Угроза китайского контроля над Гренландией тоже относится, скорее, к области смелых геополитических фантазий. Как только появилась информация о возможных крупных китайских инвестициях в Гренландии, Копенгаген увеличил финансирования территории. Если понадобится, денег добавят, попросят у ЕС, тех же американцев.
Наконец, имеет хождение версия, что США заинтересованы в природных ресурсах Гренландии. Однако, во-первых, хоть сколько-нибудь серьезной добычи сегодня в Гренландии не ведется и сами островитяне этим довольны. А, во-вторых, дефицита природных ресурсов не наблюдается и в самих Соединенных Штатах.
Таким образом, относиться к покупке США Гренландии как к серьезной внешнеполитической идее никак не получается. Скорее, мы наблюдаем очередную постановку политического театра Дональда Трампа с его апелляциями к славному американскому прошлому, в котором остались покупки близлежащих территорий.
Вот только попадание этой идеи в практический дипломатический дискурс показало, насколько изменился современный мир. Кто-то из американских либералов пошутил, что куда больше смысла имело бы предложение со стороны Дании приобрести один из береговых, либеральных американских штатов, вроде Орегона или Вашингтона. По крайней мере, нельзя исключать, что жители этих штатов такую идею поддержали бы.

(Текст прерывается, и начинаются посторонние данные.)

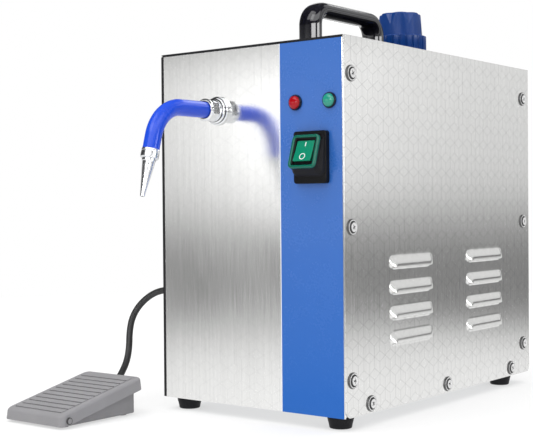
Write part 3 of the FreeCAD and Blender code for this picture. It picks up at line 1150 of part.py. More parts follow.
def pedal_base():
    wall, gap = s.pedal_wall, s.pedal_skirt_gap
    front, back = wall + gap, s.pedal_long - s.pedal_overhang
    wide = s.pedal_wide - 2 * (wall + gap)
    outline = [(front, s.pedal_pad), (front, s.pedal_base_front),
               (s.pedal_pivot_y + s.base_ramp, s.pedal_base_front), (back, s.pedal_base_back),
               (back, s.pedal_pad)]
    tray = plate("pedal_tray", "YZ_Plane", outline, wide, midplane=True)
    place(tray, pedal(0.0, 0.0, 0.0))
    room_front = s.pedal_pivot_y + s.pivot_block
    room = box("pedal_room", pedal(wall - wide / 2, room_front, s.pedal_pad + wall),
               (wide - 2 * wall, back - wall - room_front, s.pedal_back_height))
    pin = rod("pedal_pin_hole", pedal(-1 * s.pedal_wide, s.pedal_pivot_y, s.pedal_pivot_height),
              (1, 0, 0), s.pedal_pin_radius, 2 * s.pedal_wide)
    mouth = rod("pedal_mouth", pedal(s.relief_side, back - 2 * wall, s.relief_height), (0, 1, 0),
                s.relief_radius - s.relief_groove + s.seat_gap, 4 * wall)
    piece("pedal_base", cut("pedal_base", tray, [room, pin, mouth]))
    inset = s.pedal_margin + wall
    pads = []
    for index, (side, y) in enumerate(((-1, front + inset), (1, front + inset),
                                       (-1, back - inset), (1, back - inset))):
        pads.append(rod("pedal_pad_" + str(index), pedal(side * (wide / 2 - inset), y, 0.0),
                        (0, 0, 1), s.pad_radius, s.pedal_pad))
    piece("pedal_pads", compound("pedal_pads", pads))
    reach = s.pedal_wide / 2
    pin_at = pedal(-1 * reach, s.pedal_pivot_y, s.pedal_pivot_height)
    shaft = rod("axle_shaft", pin_at, (1, 0, 0), s.pedal_pin_radius, s.pedal_wide)
    heads = [rod("axle_head_" + str(index),
                 pedal(side * reach, s.pedal_pivot_y, s.pedal_pivot_height), (side, 0, 0),
                 s.pedal_pin_head, s.pedal_pin_head_gauge) for index, side in enumerate((-1, 1))]
    piece("pedal_axle", fuse("pedal_axle", [shaft] + heads))


def pedal_works():
    """Return spring, microswitch and its plunger under the treadle."""
    floor, wire = s.pedal_pad + s.pedal_wall, s.pedal_wire_radius
    foot = floor + wire + s.spring_gap
    ceiling = pedal_top(s.pedal_spring_y - s.pedal_spring_radius) - s.pedal_roof
    coil = coil_spring(s.pedal_spring_radius, wire, ceiling - wire - s.pedal_spring_gap - foot,
                       s.pedal_coils)
    at = pedal(0.0, s.pedal_spring_y, foot)
    piece("pedal_spring", place(feature("pedal_spring", coil), at))
    y, radius = s.pedal_switch_y, s.micro_plunger_radius
    body = box("micro_body", pedal(-1 * s.micro_long / 2, y - s.micro_wide / 2, floor),
               (s.micro_long, s.micro_wide, s.micro_tall))
    hole = rod("micro_hole", pedal(0.0, y, floor + s.micro_floor), (0, 0, 1),
               radius + s.swivel_clearance, s.micro_tall)
    piece("pedal_microswitch", cut("pedal_microswitch", body, [hole]))
    start = floor + s.micro_tall - s.micro_sink
    top = pedal_top(y - radius) - s.pedal_roof - s.micro_gap
    piece("pedal_switch_plunger", rod("pedal_switch_plunger", pedal(0.0, y, start), (0, 0, 1),
                                      radius, top - start))


# ---------------------------------------------------------------- pedal cord
def cord_gland():
    x, y, z = -1 * HALF, s.gland_y, s.gland_height
    nut = hexagon("gland_hex", casing(x, y, z), (-1, 0, 0), s.gland_hex_radius, s.gland_flange)
    dome = taper("gland_dome", casing(x - s.gland_flange, y, z), (-1, 0, 0), s.gland_radius,
                 s.gland_mouth_radius, s.gland_proud - s.gland_flange)
    tail = rod("gland_tail", casing(x, y, z), (1, 0, 0), s.gland_thread_radius, s.gland_tail)
    bore = rod("gland_bore", casing(x - s.gland_proud, y, z), (1, 0, 0), s.cord_radius,
               s.gland_proud + s.gland_tail)
    gland = cut("cord_gland", fuse("gland_form", [nut, dome, tail]), [bore])
    piece("cord_gland", gland)
    inner = casing(x + s.sheet_gauge, y, z)
    lock = hexagon("gland_lock_hex", inner, (1, 0, 0), s.gland_nut_radius, s.gland_nut_gauge)
    hole = rod("gland_lock_hole", inner, (1, 0, 0), s.gland_thread_radius, s.gland_nut_gauge)
    return cut("gland_locknut", lock, [hole])


def strain_relief():
    wall, radius = s.pedal_wall, s.relief_radius
    groove = radius - s.relief_groove
    back, mouth = s.pedal_long - s.pedal_overhang, s.relief_proud
    profile = [(s.cord_radius, -2 * wall), (radius, -2 * wall), (radius, -1 * wall),
               (groove, -1 * wall), (groove, 0.0), (radius, 0.0), (radius, s.relief_collar),
               (s.cord_radius + s.relief_lip, mouth), (s.cord_radius, mouth)]
    relief = turning("strain_relief", profile, pedal(s.relief_side, back, s.relief_height), (0, 1, 0))
    piece("strain_relief", relief)


def pedal_cord():
    points = [vector(casing(*point)) for point in CORD_ROUTE]
    edges, start = [], points[0]
    length = 0.0
    for index in range(1, len(points) - 1):
        before, here, after = points[index - 1:index + 2]
        incoming, outgoing = here - before, after - here
        shorter = min(incoming.Length, outgoing.Length)
        turn = incoming.getAngle(outgoing)
        radius = 0.45 * shorter / math.tan(turn / 2)
        print("cord bend", index, "turn", round(math.degrees(turn), 1), "radius", round(radius, 1))
        incoming.normalize()
        outgoing.normalize()
        enter, leave = here - incoming * (0.45 * shorter), here + outgoing * (0.45 * shorter)
        inward = (outgoing - incoming).normalize()
        middle = here + inward * (radius / math.cos(turn / 2) - radius)
        edges += [Part.LineSegment(start, enter), Part.Arc(enter, middle, leave)]
        length += (enter - start).Length + radius * turn
        start = leave
    edges.append(Part.LineSegment(start, points[-1]))
    length += (points[-1] - start).Length
    wire = Part.Wire([edge.toShape() for edge in edges])
    cord = swept("pedal_cord", wire, points[0], points[1] - points[0], float(s.cord_radius))
    section = math.pi * float(s.cord_radius) ** 2
    print("cord length", round(length, 1), "volume / (section x length)",
          round(cord.Shape.Volume / (section * length), 4))
    piece("pedal_cord", cord)


# ---------------------------------------------------------------- build, check and write
def build():
    base_pan()
    front_panel()
    blue_stripe()
    rear_panel()
    top_panel()
    side_panel(1)
    side_panel(-1, (s.gland_y, s.gland_height, float(s.gland_thread_radius + s.screw_clearance)))
    side_fixings()
    piece("chassis_screws", compound("chassis_screws", feet() + carry_handle()))
    boiler_tank()
    boiler_stand()
    insulation_jacket()
    heater()
    filler_neck()
    pressure_switch()
    safety_valve()
    steam_pipe()
    solenoid()
    piece("panel_nuts", compound("panel_nuts", [nozzle_union(), cord_gland()]))
    nozzle_arm()
    filler_cap()
    bezels = [lamp("red", RED_LAMP_X), lamp("green", GREEN_LAMP_X)]
    piece("lamp_bezels", compound("lamp_bezels", bezels))
    power_switch()
    power_inlet()
    drain_valve()
    electrics()
    pedal_plate()
    pedal_base()
    pedal_works()
    strain_relief()
    pedal_cord()
    DOC.recompute()


def check_and_write():
    for obj in DOC.Objects:
        if "Invalid" in obj.State or "Error" in obj.State:
            raise RuntimeError(obj.Name + " could not be built: " + obj.getStatusString())
    for label, obj in PIECES.items():
        shape = obj.Shape
        if shape.isNull() or not shape.isValid():
            raise RuntimeError(label + " has no valid shape")
    os.makedirs("parts", exist_ok=True)
    for label, obj in PIECES.items():
        obj.Shape.exportStep("parts/" + label + ".step")
    print(len(PIECES), "sub-parts written")


build()
check_and_write()
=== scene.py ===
"""Looks of a bench-top jewelry steam cleaner with its foot pedal; its shapes are in millimetres."""

import json
from math import atan, atan2, copysign, cos, pi, radians, sin, sqrt, tan
from types import SimpleNamespace

import bmesh
import bpy
from bpy.props import FloatProperty, FloatVectorProperty, IntProperty, PointerProperty
from mathutils import Matrix, Vector

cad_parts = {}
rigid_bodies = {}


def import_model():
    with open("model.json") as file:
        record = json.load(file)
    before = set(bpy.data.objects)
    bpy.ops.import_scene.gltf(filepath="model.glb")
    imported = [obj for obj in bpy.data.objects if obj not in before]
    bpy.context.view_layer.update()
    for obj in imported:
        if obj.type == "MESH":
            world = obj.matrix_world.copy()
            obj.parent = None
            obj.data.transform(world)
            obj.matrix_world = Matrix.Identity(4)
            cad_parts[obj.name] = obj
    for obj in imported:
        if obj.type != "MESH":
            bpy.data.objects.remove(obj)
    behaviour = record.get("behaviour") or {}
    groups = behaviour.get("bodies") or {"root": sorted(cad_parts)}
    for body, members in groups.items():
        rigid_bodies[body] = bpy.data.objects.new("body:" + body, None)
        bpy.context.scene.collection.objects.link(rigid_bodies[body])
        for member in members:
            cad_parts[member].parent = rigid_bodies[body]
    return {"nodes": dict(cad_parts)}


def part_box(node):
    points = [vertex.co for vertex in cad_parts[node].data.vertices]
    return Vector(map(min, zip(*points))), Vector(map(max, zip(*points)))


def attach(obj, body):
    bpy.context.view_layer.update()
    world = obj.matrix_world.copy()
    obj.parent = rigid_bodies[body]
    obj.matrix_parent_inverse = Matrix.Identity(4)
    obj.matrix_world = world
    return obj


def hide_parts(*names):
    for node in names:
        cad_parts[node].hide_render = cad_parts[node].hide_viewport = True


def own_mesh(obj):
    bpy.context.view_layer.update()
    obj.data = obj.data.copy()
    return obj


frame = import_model()

bl_info = {
    "name": "Jewelry steam cleaner",
    "version": (1, 0, 0),
    "blender": (4, 5, 0),
    "location": "View3D > Sidebar > Steam cleaner",
    "description": "Builds the finished pieces of a bench-top steam cleaner and its foot pedal",
    "category": "Add Mesh",
}

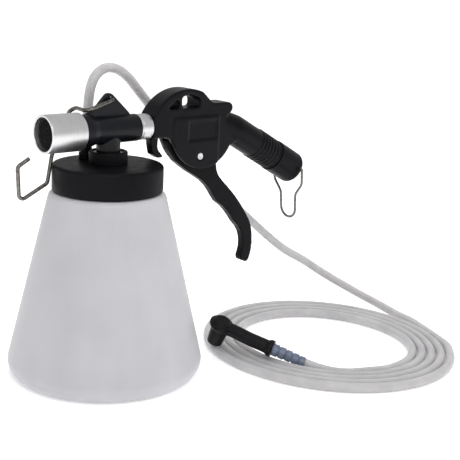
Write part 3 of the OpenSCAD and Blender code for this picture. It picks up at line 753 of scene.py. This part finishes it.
# ---------------------------------------------------------------- CAD nodes that stay
for node, material in {
    "cap_gasket": M_RUBBER, "stem_ring": M_WIRE, "stem_locknut": M_CAP, "stem_seal": M_RUBBER,
    "venturi_jet": M_BRASS, "valve_sleeve": M_BRASS, "valve_stem": M_BRASS,
    "valve_seal": M_RUBBER, "valve_spring": M_PIN, "valve_plug": M_BRASS, "inlet_bushing": M_BRASS,
    "inlet_seal": M_RUBBER, "fitting_locknut": M_CAP, "drop_tube": M_HOSE,
}.items():
    mesh = nodes[node].data
    if not mesh.materials:
        mesh.materials.append(material)
    for slot_at in nodes[node].material_slots:
        slot_at.link = "OBJECT"
        slot_at.material = material

# ---------------------------------------------------------------- floor and light
FLOOR_HALF = 20.0
floor_mesh = bpy.data.meshes.new("floor")
floor_mesh.from_pydata([(-FLOOR_HALF, -FLOOR_HALF, 0), (FLOOR_HALF, -FLOOR_HALF, 0),
                        (FLOOR_HALF, FLOOR_HALF, 0), (-FLOOR_HALF, FLOOR_HALF, 0)], [], [(0, 1, 2, 3)])
floor = link("floor", floor_mesh)
s = Shader("floor_paper")
s.set(Base_Color=s.mix(s.noise(3), rgb(248, 248, 248), rgb(252, 252, 252)), Roughness=0.9,
      Emission_Color=(1, 1, 1, 1), Emission_Strength=0.3)
floor_mesh.materials.append(s.mat)

world = bpy.data.worlds.new("studio")
scene.world = world
world.use_nodes = True
world.node_tree.nodes["Background"].inputs["Color"].default_value = (1.0, 1.0, 1.0, 1)
world.node_tree.nodes["Background"].inputs["Strength"].default_value = 0.55


def softbox(name, at, target, size, power, mirrored=True):
    data = bpy.data.lights.new(name, "AREA")
    data.shape = "RECTANGLE"
    data.size, data.size_y = size
    data.energy = power
    obj = bpy.data.objects.new(name, data)
    obj.visible_glossy = mirrored
    obj.location = at
    obj.rotation_euler = (Vector(target) - Vector(at)).to_track_quat("-Z", "Y").to_euler()
    scene.collection.objects.link(obj)


sun_data = bpy.data.lights.new("overhead", "SUN")
sun_data.energy = 1.1
sun_data.angle = math.radians(80)
sun = bpy.data.objects.new("overhead", sun_data)
sun.visible_glossy = False
sun.rotation_euler = (math.radians(12), math.radians(10), 0)
scene.collection.objects.link(sun)
TARGET = (0.06, 0, 0.1)
softbox("key", (-0.35, -0.6, 0.75), TARGET, (0.35, 0.35), 2.5)
softbox("rim", (0.45, 0.55, 0.75), TARGET, (0.5, 0.3), 2.5, mirrored=False)
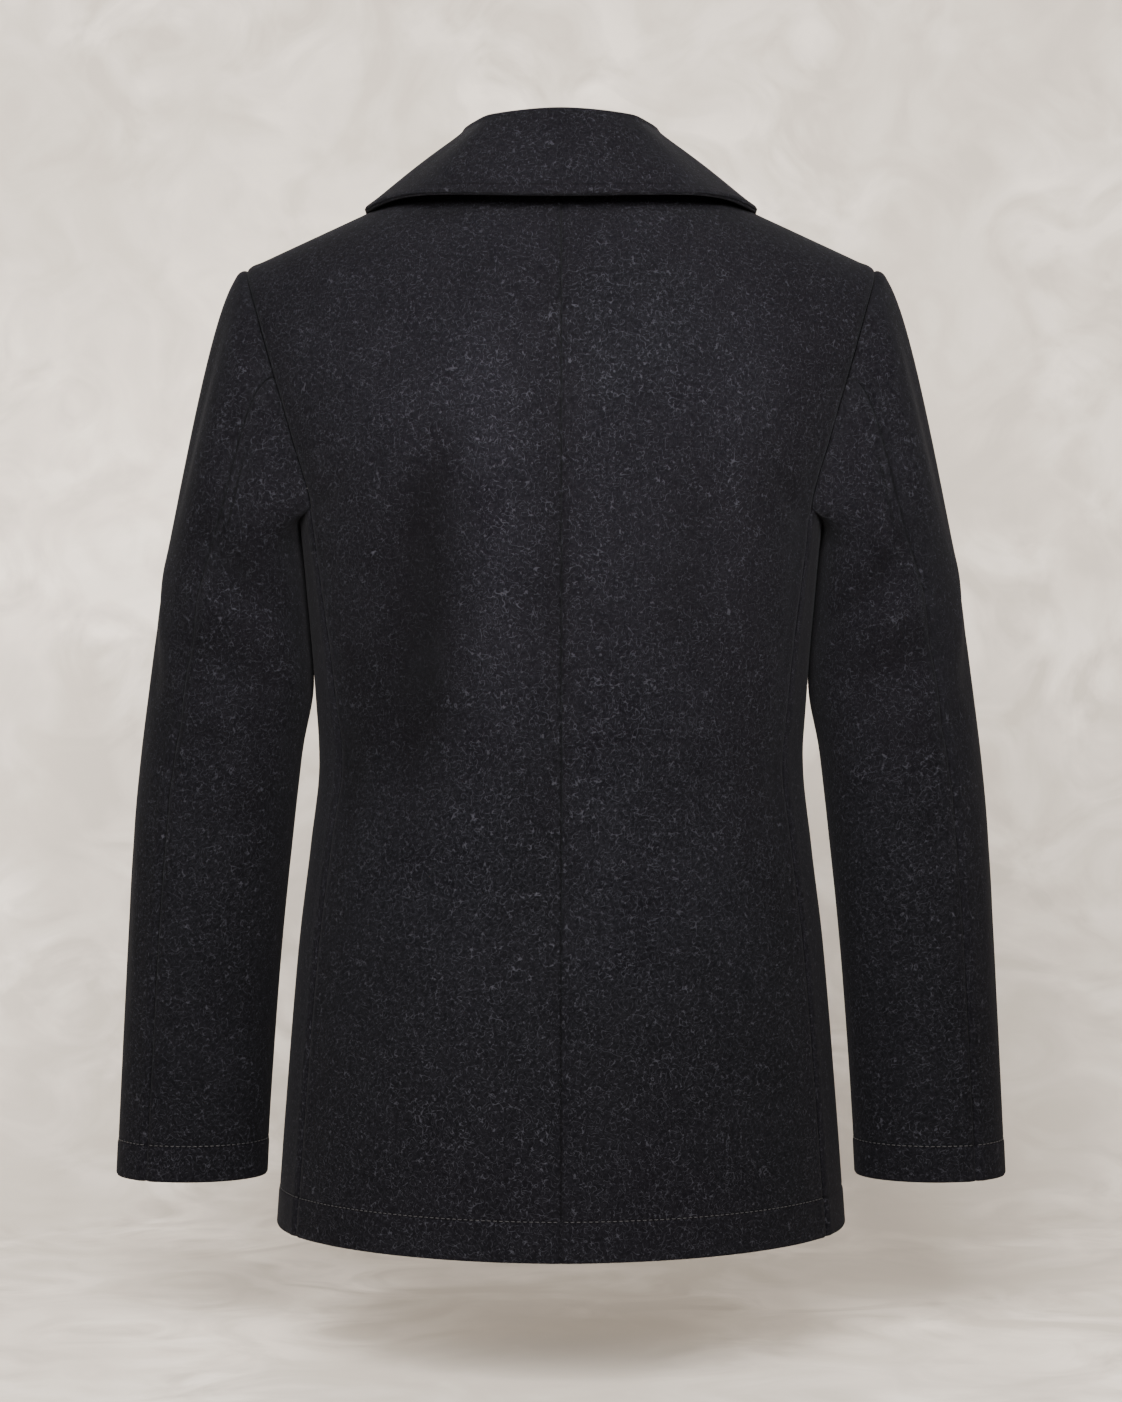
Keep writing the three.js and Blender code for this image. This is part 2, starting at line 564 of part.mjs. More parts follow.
function collarPiece(name, layer) {
  const cols = steps(34);
  const rows = [0, 0.1, 0.2, 0.27, 0.34, 0.4, 0.46, 0.53, 0.6, 0.7, 0.8, 0.9, 1];
  const surface = (s, t) => collarPoint(2 * s - 1, t);
  const centre = (layer * LAYER_STEP) / 2;
  const faces = () => [centre - WALL / 2, centre + WALL / 2];
  return clothPiece(name, -1, cols, rows, sampled(surface, -1), faces);
}

// A point of a front and its outward unit normal, with x counted towards the front's own side.
function onFront(x, z, side) {
  const spot = (px, pz) => {
    const place = frontDomain(px, pz);
    return torsoPoint(place.turn, place.level, side);
  };
  const point = spot(x, z);
  const normal = spot(x, z + 1).sub(point).cross(spot(x + 1, z).sub(point));
  return { point, normal: normal.multiplyScalar(-side).normalize() };
}

const LAPEL_ACROSS = [0, 0.06, 0.12, 0.18, 0.24, 0.4, 0.6, 0.8, 1];
const LAPEL_TURNED = 0.24;

// A place of the turned-back lapel: round the roll, then back over the front to its outer edge.
function lapelPoint(along, across, side) {
  const roll = rollPlace(along);
  const belly = LAPEL_BELLY * Math.sin(along * 180 * DEG);
  const edge = {
    x: lerp(-LAP, LAPEL_TIP.x, along) + belly * 0.6,
    z: lerp(BREAK_Z, LAPEL_TIP.z, along) - belly * 0.8,
  };
  const width = Math.hypot(edge.x - roll.x, edge.z - roll.z);
  const turned = clamp(across / LAPEL_TURNED, 0, 1) * 180 * DEG;
  const flat = clamp((across - LAPEL_TURNED) / (1 - LAPEL_TURNED), 0, 1);
  const out = flat * width - ROLL_RADIUS * Math.sin(turned);
  const x = lerp(roll.x, edge.x, out / width);
  const z = lerp(roll.z, edge.z, out / width);
  const lift = ROLL_RADIUS * (1 - Math.cos(turned)) - flat * (2 * ROLL_RADIUS - LAYER_STEP - SEAT_GAP);
  const { point, normal } = onFront(x, z, side);
  return point.addScaledVector(normal, lift);
}

// Each lapel starts just above the break: the left at its foot, the right where the left hides it.
const LAPEL_FOOT = { left: 0.05, right: 0.54 };

function lapelPiece(side) {
  const foot = LAPEL_FOOT[sideName(side)];
  const shares = steps(ROLL_STEPS).filter((share) => share > foot && share < LAPEL_HEAD);
  const sample = sampled((s, t) => lapelPoint(t, s, side), -side);
  const rows = [foot, ...shares, LAPEL_HEAD];
  return clothPiece("lapel_" + sideName(side), -side, LAPEL_ACROSS, rows, sample);
}

function pocketWelt(side) {
  const surface = (s, t) => {
    const x = WELT.x + WELT.lean * (0.5 - t) + WELT.width * (s - 0.5);
    const { point, normal } = onFront(x, WELT.z + WELT.length * (t - 0.5), side);
    return point.addScaledVector(normal, WALL / 2 + SEAT_GAP + WELT.thick / 2);
  };
  const faces = () => [-WELT.thick / 2, WELT.thick / 2];
  const sample = sampled(surface, -side);
  return clothPiece("pocket_welt_" + sideName(side), -side, steps(2), steps(6), sample, faces);
}

// A plain four-hole button, thick in Z, that faces +Z.
function buttonGeometry() {
  const disc = new THREE.Shape().absarc(0, 0, BUTTON.radius - BUTTON.rim, 0, 2 * Math.PI);
  for (const [x, y] of [[1, 1], [-1, 1], [-1, -1], [1, -1]]) {
    const hole = new THREE.Path();
    hole.absarc((x * BUTTON.holeAt) / 2, (y * BUTTON.holeAt) / 2, BUTTON.hole, 0, 2 * Math.PI, true);
    disc.holes.push(hole);
  }
  return new THREE.ExtrudeGeometry(disc, {
    depth: BUTTON.thick - 2 * BUTTON.rim,
    bevelThickness: BUTTON.rim,
    bevelSize: BUTTON.rim,
    bevelSegments: 1,
    curveSegments: 4,
  });
}

function button(x, z, name) {
  const { point, normal } = onFront(x, z, 1);
  const mesh = new THREE.Mesh(buttonGeometry(), buttonResin());
  mesh.position.copy(point).addScaledVector(normal, WALL / 2 + SEAT_GAP + BUTTON.rim);
  mesh.quaternion.setFromUnitVectors(new THREE.Vector3(0, 0, 1), normal);
  mesh.name = name;
  return mesh;
}

const coat = new THREE.Group();
for (const side of [1, -1]) {
  coat.add(backPanel(side), frontPanel(side), ...sleevePieces(side));
  coat.add(lapelPiece(side), pocketWelt(side));
}
coat.add(collarPiece("collar_top", 1), collarPiece("collar_under", -1));
BUTTON_ROWS.forEach((z, row) => {
  BUTTON_COLUMNS.forEach((x) => {
    coat.add(button(x, z, "button_" + (x > 0 ? "left" : "right") + "_" + (row + 1)));
  });
});

export default coat;
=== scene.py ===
import math

import bpy
import numpy as np
from bpy.props import FloatProperty, FloatVectorProperty, IntProperty, PointerProperty
from bpy.types import Operator, Panel, PropertyGroup
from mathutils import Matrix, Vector


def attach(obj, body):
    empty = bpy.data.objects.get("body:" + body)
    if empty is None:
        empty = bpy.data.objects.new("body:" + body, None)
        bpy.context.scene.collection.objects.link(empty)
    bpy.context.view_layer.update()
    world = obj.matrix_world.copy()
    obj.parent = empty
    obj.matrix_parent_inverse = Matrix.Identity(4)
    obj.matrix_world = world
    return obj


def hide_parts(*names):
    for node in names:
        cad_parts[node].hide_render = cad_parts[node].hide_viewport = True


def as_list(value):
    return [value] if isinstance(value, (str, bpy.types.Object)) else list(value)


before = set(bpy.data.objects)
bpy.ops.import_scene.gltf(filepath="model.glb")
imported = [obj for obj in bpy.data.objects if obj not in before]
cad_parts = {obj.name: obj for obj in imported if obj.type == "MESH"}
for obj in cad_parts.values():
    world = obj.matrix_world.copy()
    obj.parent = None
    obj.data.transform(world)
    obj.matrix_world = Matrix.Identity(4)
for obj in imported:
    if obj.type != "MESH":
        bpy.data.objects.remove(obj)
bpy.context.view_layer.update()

bl_info = {
    "name": "Pea coat",
    "version": (1, 0, 0),
    "blender": (4, 5, 0),
    "location": "3D View > Sidebar > Pea coat",
    "description": "Builds a melton wool pea coat, filled out with nobody in it, on its solid frame",
    "category": "Object",
}

# All sizes are in millimetres until a mesh is made. The front faces -Y, the back +Y, and the
# wearer's left is +X. Turn is the angle from the centre back, and level is 0 at the hem, 1 at the
# chest and 2 on the shoulder line.
MM = 0.001
WALL = 2.4
LAYER_STEP = WALL + 0.3
LAP_STEP = WALL + 2.1
SEAT_GAP = 0.8
HEM_Z = -759
CUFF_Z = -727
HEM_BAND = 27
CUFF_BAND = 26
BAND_INNER = 2.2
BAND_FADE = 3
STITCH_IN = 7
CHEST_Z = -240
NECK_HALF_WIDTH = 82
RIDGE_NECK_Z = 37
SIDE_NECK_Z = 12
SHOULDER_DROP = 0.462
RIDGE_CURVE = 1.6
RIDGE_Y = -4
NECK_BACK_TURN = 30
BACK_LIFT_POWER = 3
FRONT_NECK_CURVE = 1.1
LAP = 95
BREAK_Z = -290
ROLL_TOP = (64, -6)
LAPEL_TIP = (141, -84)
ROLL_EASE = 1.3
LAPEL_BELLY = 9
LAPEL_HEAD = 0.99
LAPEL_FOOT = {1: 0.05, -1: 0.54}
LAPEL_TURNED = 0.24
ROLL_RADIUS = 3
LAP_TURNS = (124, 147)
LAP_HEIGHTS = (-30, -95)
UNDERARM_LEVEL = 1.01
SLEEVE_TOP_Z = -266
SLEEVE_BACK_SEAM = 77
SLEEVE_FRONT_SEAM = 240
COLLAR_FOLD_RADIUS = 4.5
COLLAR_LIFT = 1.5
BUTTON_COLUMNS = (-66, 66)
BUTTON_ROWS = (-325, -425, -525)
BUTTON_RADIUS = 15
BUTTON_THICK = 4
BUTTON_RIM = 0.7
BUTTON_HOLE = {"from_middle": 2.5, "radius": 1.1, "depth": 1.6}
BUTTONHOLE = {"x": -53, "half_length": 17, "half_width": 1.9, "bead": 0.95, "stitches": 60}
STRAND = 0.33
WELT = {"x": 128, "z": -500, "length": 155, "width": 30, "lean": 14, "thick": 2}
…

Ведь Дания с ее развитым социальным государством, доступными медициной и образованием, защитой прав работников и меньшим неравенством им может быть ближе, чем Дональд Трамп и его избиратели, многие из которых проживают на территориях, когда-то входивших во французскую Луизиану, мексиканскую Калифорнию и русскую Аляску.
Автор — политолог, президент Нью-Йоркского консалтингового бюро, кандидат политических наук.